Given data.
----

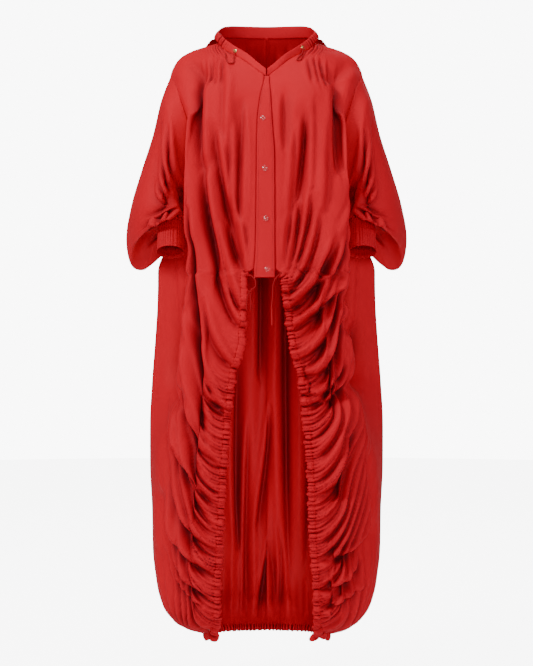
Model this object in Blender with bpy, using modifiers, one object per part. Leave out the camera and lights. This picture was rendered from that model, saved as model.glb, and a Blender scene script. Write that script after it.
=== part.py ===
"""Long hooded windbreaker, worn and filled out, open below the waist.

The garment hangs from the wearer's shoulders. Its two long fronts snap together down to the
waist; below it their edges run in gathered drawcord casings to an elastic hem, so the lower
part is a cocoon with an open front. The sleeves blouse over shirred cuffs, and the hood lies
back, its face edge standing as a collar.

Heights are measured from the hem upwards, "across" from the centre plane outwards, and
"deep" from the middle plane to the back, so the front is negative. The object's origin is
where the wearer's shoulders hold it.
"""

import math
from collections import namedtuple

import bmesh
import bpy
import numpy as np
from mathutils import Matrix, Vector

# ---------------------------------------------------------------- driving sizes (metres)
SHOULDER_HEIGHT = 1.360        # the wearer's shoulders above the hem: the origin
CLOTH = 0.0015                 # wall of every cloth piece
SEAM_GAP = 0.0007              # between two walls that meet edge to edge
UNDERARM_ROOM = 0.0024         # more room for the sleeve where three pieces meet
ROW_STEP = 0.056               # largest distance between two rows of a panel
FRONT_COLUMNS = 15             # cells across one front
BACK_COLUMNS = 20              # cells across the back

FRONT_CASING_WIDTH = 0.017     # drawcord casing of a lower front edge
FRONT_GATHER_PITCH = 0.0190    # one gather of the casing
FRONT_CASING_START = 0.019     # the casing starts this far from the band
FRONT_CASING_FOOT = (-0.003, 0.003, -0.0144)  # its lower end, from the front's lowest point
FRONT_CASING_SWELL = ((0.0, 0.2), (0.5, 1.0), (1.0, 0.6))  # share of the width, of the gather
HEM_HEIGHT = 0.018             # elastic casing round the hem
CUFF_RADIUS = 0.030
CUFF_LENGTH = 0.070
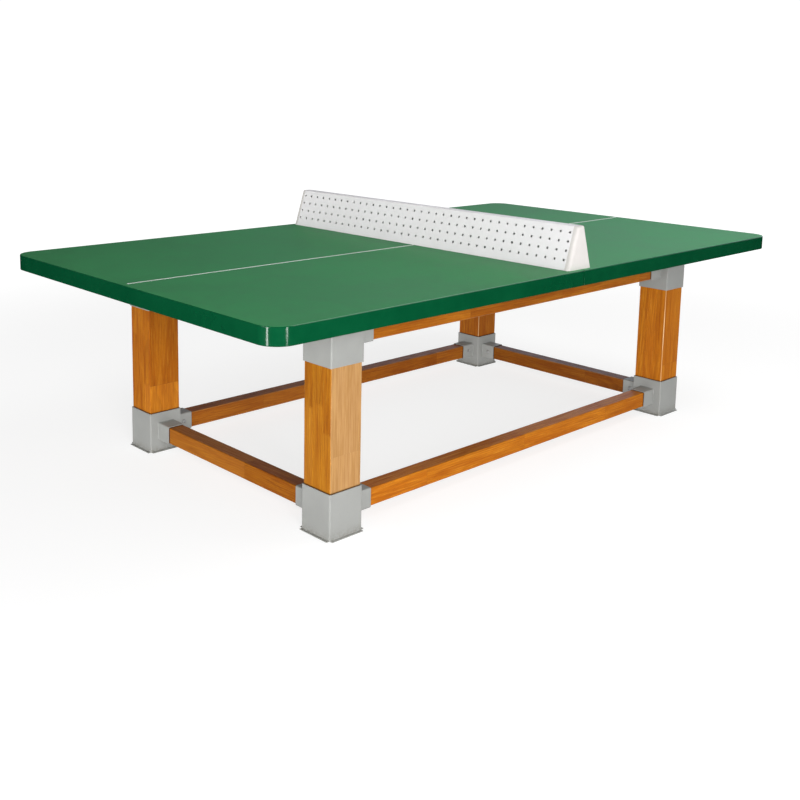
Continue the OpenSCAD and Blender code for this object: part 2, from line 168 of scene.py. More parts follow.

----

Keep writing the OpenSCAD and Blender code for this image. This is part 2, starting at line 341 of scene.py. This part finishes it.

----

Task. Transcribe, word for word, every line from the line with "Model this object" to the line with "from mathutils import Matrix, Vector", inclusive, and output nothing else.

Full response.
Model this object in Blender with bpy, using modifiers, one object per part. Leave out the camera and lights. This picture was rendered from that model, saved as model.glb, and a Blender scene script. Write that script after it.
=== part.py ===
"""Long hooded windbreaker, worn and filled out, open below the waist.

The garment hangs from the wearer's shoulders. Its two long fronts snap together down to the
waist; below it their edges run in gathered drawcord casings to an elastic hem, so the lower
part is a cocoon with an open front. The sleeves blouse over shirred cuffs, and the hood lies
back, its face edge standing as a collar.

Heights are measured from the hem upwards, "across" from the centre plane outwards, and
"deep" from the middle plane to the back, so the front is negative. The object's origin is
where the wearer's shoulders hold it.
"""

import math
from collections import namedtuple

import bmesh
import bpy
import numpy as np
from mathutils import Matrix, Vector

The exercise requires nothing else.